**Data:**
□ □ □ □ □
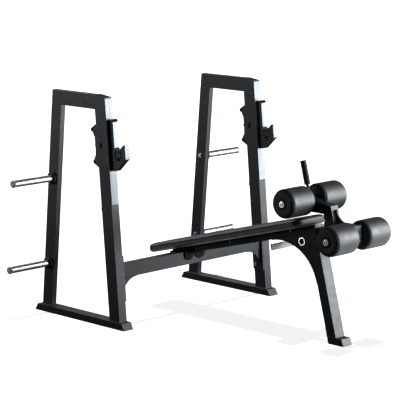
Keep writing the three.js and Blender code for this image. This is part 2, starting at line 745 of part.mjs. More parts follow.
□ □ □ □ □
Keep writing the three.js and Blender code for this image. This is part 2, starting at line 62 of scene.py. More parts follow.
□ □ □ □ □
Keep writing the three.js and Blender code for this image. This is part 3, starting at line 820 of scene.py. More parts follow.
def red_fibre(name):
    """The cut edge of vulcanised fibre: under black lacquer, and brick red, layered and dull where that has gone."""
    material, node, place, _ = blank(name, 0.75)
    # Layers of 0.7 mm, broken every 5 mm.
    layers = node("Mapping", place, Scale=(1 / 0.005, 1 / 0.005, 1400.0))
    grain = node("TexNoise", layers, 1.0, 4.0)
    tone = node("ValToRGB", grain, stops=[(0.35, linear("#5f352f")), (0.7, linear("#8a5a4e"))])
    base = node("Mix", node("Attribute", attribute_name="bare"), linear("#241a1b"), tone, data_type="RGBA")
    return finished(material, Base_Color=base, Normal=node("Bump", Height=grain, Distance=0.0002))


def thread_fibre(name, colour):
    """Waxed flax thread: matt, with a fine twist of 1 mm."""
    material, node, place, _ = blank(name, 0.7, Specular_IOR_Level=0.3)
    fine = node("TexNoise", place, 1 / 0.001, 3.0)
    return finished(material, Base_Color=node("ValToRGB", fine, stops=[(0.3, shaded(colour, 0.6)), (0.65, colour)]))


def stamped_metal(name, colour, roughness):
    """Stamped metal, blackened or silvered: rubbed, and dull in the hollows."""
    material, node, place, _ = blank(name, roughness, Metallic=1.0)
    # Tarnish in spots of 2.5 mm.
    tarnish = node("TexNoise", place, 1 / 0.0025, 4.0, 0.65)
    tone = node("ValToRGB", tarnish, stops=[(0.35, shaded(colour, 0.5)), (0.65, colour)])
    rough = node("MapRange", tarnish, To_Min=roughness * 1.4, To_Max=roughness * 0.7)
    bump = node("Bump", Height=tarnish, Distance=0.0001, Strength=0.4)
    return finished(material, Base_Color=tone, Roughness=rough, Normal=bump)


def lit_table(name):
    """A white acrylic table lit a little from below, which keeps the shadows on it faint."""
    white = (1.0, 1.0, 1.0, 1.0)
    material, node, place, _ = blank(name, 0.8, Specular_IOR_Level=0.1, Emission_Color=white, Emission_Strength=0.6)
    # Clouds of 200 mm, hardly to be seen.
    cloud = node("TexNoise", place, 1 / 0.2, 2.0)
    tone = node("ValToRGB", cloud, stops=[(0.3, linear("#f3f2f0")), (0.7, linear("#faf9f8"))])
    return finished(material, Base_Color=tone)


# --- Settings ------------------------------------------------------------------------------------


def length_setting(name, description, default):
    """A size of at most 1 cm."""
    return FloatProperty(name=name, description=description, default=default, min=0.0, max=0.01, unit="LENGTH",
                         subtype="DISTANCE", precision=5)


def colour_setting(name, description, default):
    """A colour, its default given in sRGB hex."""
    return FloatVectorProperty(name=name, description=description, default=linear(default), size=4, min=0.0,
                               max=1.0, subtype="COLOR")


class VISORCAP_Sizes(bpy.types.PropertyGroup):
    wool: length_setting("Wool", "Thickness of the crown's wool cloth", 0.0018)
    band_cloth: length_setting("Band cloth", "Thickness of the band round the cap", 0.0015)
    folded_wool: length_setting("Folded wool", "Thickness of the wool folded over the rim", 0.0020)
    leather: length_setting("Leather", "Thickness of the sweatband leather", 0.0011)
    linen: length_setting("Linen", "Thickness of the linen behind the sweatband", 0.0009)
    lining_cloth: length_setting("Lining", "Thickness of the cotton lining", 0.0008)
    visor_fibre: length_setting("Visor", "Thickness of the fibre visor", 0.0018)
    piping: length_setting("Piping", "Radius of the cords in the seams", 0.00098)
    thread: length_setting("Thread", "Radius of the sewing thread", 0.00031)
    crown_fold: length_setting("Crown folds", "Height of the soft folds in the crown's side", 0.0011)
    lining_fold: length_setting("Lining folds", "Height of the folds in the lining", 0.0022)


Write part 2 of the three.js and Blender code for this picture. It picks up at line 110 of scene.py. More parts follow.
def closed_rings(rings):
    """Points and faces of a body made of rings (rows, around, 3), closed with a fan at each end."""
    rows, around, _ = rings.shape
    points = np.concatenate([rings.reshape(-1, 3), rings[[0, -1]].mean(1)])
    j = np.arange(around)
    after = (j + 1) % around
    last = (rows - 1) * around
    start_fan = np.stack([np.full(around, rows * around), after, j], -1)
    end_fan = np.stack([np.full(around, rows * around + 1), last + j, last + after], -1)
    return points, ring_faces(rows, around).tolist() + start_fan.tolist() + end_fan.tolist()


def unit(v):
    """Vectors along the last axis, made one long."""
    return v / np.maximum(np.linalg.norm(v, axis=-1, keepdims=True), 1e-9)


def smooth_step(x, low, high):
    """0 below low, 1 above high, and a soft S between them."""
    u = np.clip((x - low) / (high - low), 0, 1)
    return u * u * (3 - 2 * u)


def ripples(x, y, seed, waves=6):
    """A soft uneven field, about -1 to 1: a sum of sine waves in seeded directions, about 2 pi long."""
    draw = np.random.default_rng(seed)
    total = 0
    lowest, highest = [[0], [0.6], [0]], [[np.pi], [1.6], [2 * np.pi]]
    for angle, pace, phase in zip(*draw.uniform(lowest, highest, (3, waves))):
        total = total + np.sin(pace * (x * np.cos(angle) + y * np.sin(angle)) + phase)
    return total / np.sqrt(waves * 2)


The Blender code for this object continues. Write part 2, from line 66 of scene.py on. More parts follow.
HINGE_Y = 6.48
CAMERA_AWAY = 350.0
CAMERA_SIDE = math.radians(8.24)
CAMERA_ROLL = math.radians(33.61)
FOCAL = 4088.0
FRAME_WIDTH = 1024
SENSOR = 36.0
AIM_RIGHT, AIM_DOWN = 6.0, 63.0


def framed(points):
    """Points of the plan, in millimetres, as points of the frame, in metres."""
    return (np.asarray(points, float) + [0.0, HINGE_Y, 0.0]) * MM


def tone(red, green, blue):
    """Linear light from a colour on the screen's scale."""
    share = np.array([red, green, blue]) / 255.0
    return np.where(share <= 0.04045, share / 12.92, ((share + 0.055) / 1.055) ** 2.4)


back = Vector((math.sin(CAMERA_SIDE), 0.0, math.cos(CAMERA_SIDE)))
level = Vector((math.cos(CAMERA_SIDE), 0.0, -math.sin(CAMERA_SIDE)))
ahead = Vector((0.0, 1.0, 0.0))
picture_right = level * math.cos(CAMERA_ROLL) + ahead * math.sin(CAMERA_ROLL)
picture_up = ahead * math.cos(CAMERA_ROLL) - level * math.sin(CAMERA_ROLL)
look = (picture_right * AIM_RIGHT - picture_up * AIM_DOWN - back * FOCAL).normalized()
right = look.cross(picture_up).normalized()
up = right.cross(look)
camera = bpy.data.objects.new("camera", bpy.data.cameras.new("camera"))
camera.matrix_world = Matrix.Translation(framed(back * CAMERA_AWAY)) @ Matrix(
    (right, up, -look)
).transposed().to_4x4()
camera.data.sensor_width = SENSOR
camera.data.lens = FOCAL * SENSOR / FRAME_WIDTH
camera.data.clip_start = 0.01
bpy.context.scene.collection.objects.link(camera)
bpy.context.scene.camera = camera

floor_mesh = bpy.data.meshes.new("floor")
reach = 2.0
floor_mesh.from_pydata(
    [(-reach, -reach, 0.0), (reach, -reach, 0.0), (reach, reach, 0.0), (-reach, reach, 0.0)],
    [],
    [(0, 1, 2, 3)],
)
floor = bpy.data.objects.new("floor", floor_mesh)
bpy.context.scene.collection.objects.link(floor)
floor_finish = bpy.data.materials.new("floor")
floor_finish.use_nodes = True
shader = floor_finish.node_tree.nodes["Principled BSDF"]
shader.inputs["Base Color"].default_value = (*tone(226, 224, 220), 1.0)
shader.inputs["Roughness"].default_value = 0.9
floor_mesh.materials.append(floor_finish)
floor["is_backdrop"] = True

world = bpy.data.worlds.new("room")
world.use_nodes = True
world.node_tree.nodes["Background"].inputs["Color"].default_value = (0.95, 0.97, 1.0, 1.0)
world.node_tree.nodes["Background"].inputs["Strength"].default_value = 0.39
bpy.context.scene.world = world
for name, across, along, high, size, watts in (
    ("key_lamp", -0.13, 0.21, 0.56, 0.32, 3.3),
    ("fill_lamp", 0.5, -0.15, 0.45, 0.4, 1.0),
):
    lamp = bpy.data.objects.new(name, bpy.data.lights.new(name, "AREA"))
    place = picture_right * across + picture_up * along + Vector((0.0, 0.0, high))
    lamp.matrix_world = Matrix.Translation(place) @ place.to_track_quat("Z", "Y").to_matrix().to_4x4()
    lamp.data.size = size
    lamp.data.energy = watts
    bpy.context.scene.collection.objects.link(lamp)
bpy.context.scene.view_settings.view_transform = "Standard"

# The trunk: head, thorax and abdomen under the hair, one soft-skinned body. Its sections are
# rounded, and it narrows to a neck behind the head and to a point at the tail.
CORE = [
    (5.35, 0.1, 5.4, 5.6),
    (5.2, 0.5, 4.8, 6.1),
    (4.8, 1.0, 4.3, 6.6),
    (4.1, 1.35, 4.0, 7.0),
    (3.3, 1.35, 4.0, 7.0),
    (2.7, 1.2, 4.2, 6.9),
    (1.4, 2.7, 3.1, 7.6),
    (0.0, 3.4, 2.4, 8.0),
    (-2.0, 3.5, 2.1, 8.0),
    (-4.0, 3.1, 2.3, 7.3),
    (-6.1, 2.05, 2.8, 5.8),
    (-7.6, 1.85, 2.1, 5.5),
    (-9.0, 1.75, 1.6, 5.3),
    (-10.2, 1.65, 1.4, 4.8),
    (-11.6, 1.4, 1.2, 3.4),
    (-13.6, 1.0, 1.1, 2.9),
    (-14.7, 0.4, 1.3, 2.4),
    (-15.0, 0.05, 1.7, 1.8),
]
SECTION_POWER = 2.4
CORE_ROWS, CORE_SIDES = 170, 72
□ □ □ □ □
Nothing outside the span should appear: copy exactly from the line with "The Blender code" through the line with "return np.where(share <= 0.04045, share".

The Blender code for this object continues. Write part 2, from line 66 of scene.py on. More parts follow.
HINGE_Y = 6.48
CAMERA_AWAY = 350.0
CAMERA_SIDE = math.radians(8.24)
CAMERA_ROLL = math.radians(33.61)
FOCAL = 4088.0
FRAME_WIDTH = 1024
SENSOR = 36.0
AIM_RIGHT, AIM_DOWN = 6.0, 63.0


def framed(points):
    """Points of the plan, in millimetres, as points of the frame, in metres."""
    return (np.asarray(points, float) + [0.0, HINGE_Y, 0.0]) * MM


def tone(red, green, blue):
    """Linear light from a colour on the screen's scale."""
    share = np.array([red, green, blue]) / 255.0
    return np.where(share <= 0.04045, share / 12.92, ((share + 0.055) / 1.055) ** 2.4)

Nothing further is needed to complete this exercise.